**Your task**
The data must be returned in full and exactly as given.

**Data block**

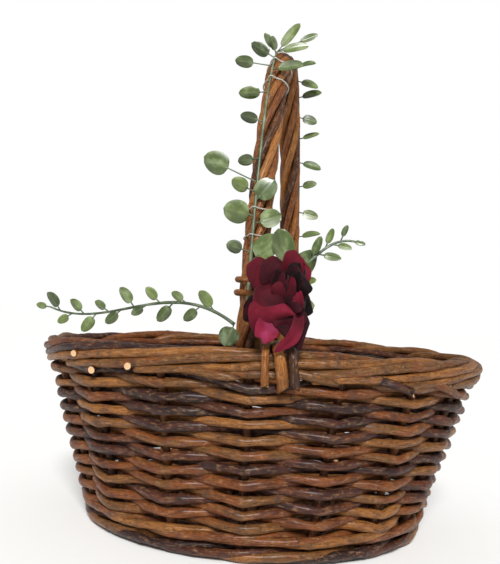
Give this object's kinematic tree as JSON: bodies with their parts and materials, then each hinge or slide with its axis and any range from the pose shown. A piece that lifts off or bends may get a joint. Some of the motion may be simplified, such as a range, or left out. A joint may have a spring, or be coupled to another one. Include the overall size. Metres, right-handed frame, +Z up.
{
  "type": "flower girl basket",
  "caption": "Small oval willow basket with a roped bow handle, leafy garland and fabric rose, for carrying petals in a wedding procession.",
  "frame": {"origin": "middle of the oval underside, on the plane that the basket stands on", "axes": "+Z up; X along the oval's long way, +X to the right seen from the front; the front, where the rose is tied on, faces -Y"},
  "size_m": [0.3402, 0.2637, 0.3831],
  "materials": {
    "willow_weave": "clear gloss lacquer over brown bark",
    "willow_stakes": "clear gloss lacquer over brown bark",
    "willow_border": "clear gloss lacquer over brown bark",
    "willow_handle": "clear gloss lacquer over orange-brown bark",
    "vine_stem": "matt",
    "vine_leaf": "soft gloss with a pale bloom",
    "rose_petal": "matt dyed cloth, starched",
    "rose_calyx": "matt",
    "clear_tie": "clear, glossy"
  },
  "bodies": {
    "root": {"weaver_row_01": "willow_weave", "weaver_row_02": "willow_weave", "weaver_row_03": "willow_weave", "weaver_row_04": "willow_weave", "weaver_row_05": "willow_weave", "weaver_row_06": "willow_weave", "weaver_row_07": "willow_weave", "weaver_row_08": "willow_weave", "weaver_row_09": "willow_weave", "weaver_row_10": "willow_weave", "weaver_row_11": "willow_weave", "weaver_row_12": "willow_weave", "weaver_row_13": "willow_weave", "weaver_row_14": "willow_weave", "weaver_row_15": "willow_weave", "weaver_row_16": "willow_weave", "weaver_row_17": "willow_weave", "weaver_row_18": "willow_weave", "weaver_row_19": "willow_weave", "weaver_row_20": "willow_weave", "weaver_row_21": "willow_weave", "side_stakes_front_right": "willow_stakes", "side_stakes_back_right": "willow_stakes", "side_stakes_back_left": "willow_stakes", "side_stakes_front_left": "willow_stakes", "base_sticks_long": "willow_stakes", "base_sticks_cross": "willow_stakes", "base_weave_upper": "willow_weave", "base_weave_lower": "willow_weave", "foot_wale": "willow_weave", "border_outer_lower": "willow_border", "border_outer_upper": "willow_border", "border_inner_lower": "willow_border", "border_inner_upper": "willow_border", "border_top": "willow_border", "handle_bow": "willow_handle", "handle_roped_rod_1": "willow_handle", "handle_roped_rod_2": "willow_handle", "handle_roped_rod_3": "willow_handle", "handle_roped_rod_4": "willow_handle", "handle_roped_rod_5": "willow_handle", "handle_roped_rod_6": "willow_handle", "handle_binding_front": "willow_handle", "handle_binding_back": "willow_handle", "handle_lashing_front": "willow_handle", "handle_lashing_back": "willow_handle", "vine_stem_front": "vine_stem", "vine_stem_back": "vine_stem", "vine_stem_left_sprig": "vine_stem", "vine_stem_right_sprig": "vine_stem", "vine_leaves_front": "vine_leaf", "vine_leaves_back": "vine_leaf", "vine_leaves_left_sprig": "vine_leaf", "vine_leaves_right_sprig": "vine_leaf", "vine_ties": "clear_tie", "rose_petals_outer": "rose_petal", "rose_petals_middle": "rose_petal", "rose_petals_inner": "rose_petal", "rose_bud": "rose_petal", "rose_calyx": "rose_calyx"}
  },
  "joints": []
}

**Result below**
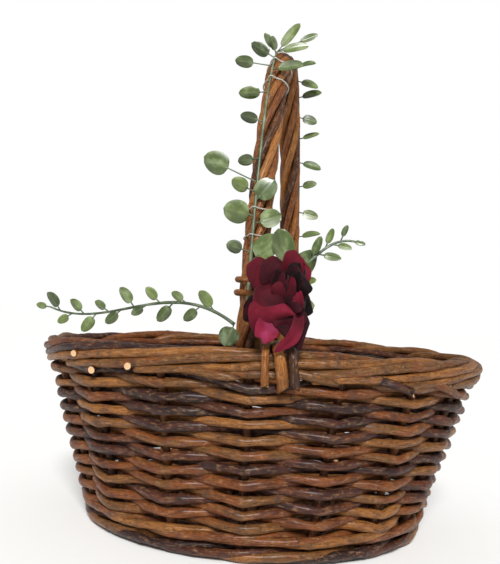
Give this object's kinematic tree as JSON: bodies with their parts and materials, then each hinge or slide with its axis and any range from the pose shown. A piece that lifts off or bends may get a joint. Some of the motion may be simplified, such as a range, or left out. A joint may have a spring, or be coupled to another one. Include the overall size. Metres, right-handed frame, +Z up.
{
  "type": "flower girl basket",
  "caption": "Small oval willow basket with a roped bow handle, leafy garland and fabric rose, for carrying petals in a wedding procession.",
  "frame": {"origin": "middle of the oval underside, on the plane that the basket stands on", "axes": "+Z up; X along the oval's long way, +X to the right seen from the front; the front, where the rose is tied on, faces -Y"},
  "size_m": [0.3402, 0.2637, 0.3831],
  "materials": {
    "willow_weave": "clear gloss lacquer over brown bark",
    "willow_stakes": "clear gloss lacquer over brown bark",
    "willow_border": "clear gloss lacquer over brown bark",
    "willow_handle": "clear gloss lacquer over orange-brown bark",
    "vine_stem": "matt",
    "vine_leaf": "soft gloss with a pale bloom",
    "rose_petal": "matt dyed cloth, starched",
    "rose_calyx": "matt",
    "clear_tie": "clear, glossy"
  },
  "bodies": {
    "root": {"weaver_row_01": "willow_weave", "weaver_row_02": "willow_weave", "weaver_row_03": "willow_weave", "weaver_row_04": "willow_weave", "weaver_row_05": "willow_weave", "weaver_row_06": "willow_weave", "weaver_row_07": "willow_weave", "weaver_row_08": "willow_weave", "weaver_row_09": "willow_weave", "weaver_row_10": "willow_weave", "weaver_row_11": "willow_weave", "weaver_row_12": "willow_weave", "weaver_row_13": "willow_weave", "weaver_row_14": "willow_weave", "weaver_row_15": "willow_weave", "weaver_row_16": "willow_weave", "weaver_row_17": "willow_weave", "weaver_row_18": "willow_weave", "weaver_row_19": "willow_weave", "weaver_row_20": "willow_weave", "weaver_row_21": "willow_weave", "side_stakes_front_right": "willow_stakes", "side_stakes_back_right": "willow_stakes", "side_stakes_back_left": "willow_stakes", "side_stakes_front_left": "willow_stakes", "base_sticks_long": "willow_stakes", "base_sticks_cross": "willow_stakes", "base_weave_upper": "willow_weave", "base_weave_lower": "willow_weave", "foot_wale": "willow_weave", "border_outer_lower": "willow_border", "border_outer_upper": "willow_border", "border_inner_lower": "willow_border", "border_inner_upper": "willow_border", "border_top": "willow_border", "handle_bow": "willow_handle", "handle_roped_rod_1": "willow_handle", "handle_roped_rod_2": "willow_handle", "handle_roped_rod_3": "willow_handle", "handle_roped_rod_4": "willow_handle", "handle_roped_rod_5": "willow_handle", "handle_roped_rod_6": "willow_handle", "handle_binding_front": "willow_handle", "handle_binding_back": "willow_handle", "handle_lashing_front": "willow_handle", "handle_lashing_back": "willow_handle", "vine_stem_front": "vine_stem", "vine_stem_back": "vine_stem", "vine_stem_left_sprig": "vine_stem", "vine_stem_right_sprig": "vine_stem", "vine_leaves_front": "vine_leaf", "vine_leaves_back": "vine_leaf", "vine_leaves_left_sprig": "vine_leaf", "vine_leaves_right_sprig": "vine_leaf", "vine_ties": "clear_tie", "rose_petals_outer": "rose_petal", "rose_petals_middle": "rose_petal", "rose_petals_inner": "rose_petal", "rose_bud": "rose_petal", "rose_calyx": "rose_calyx"}
  },
  "joints": []
}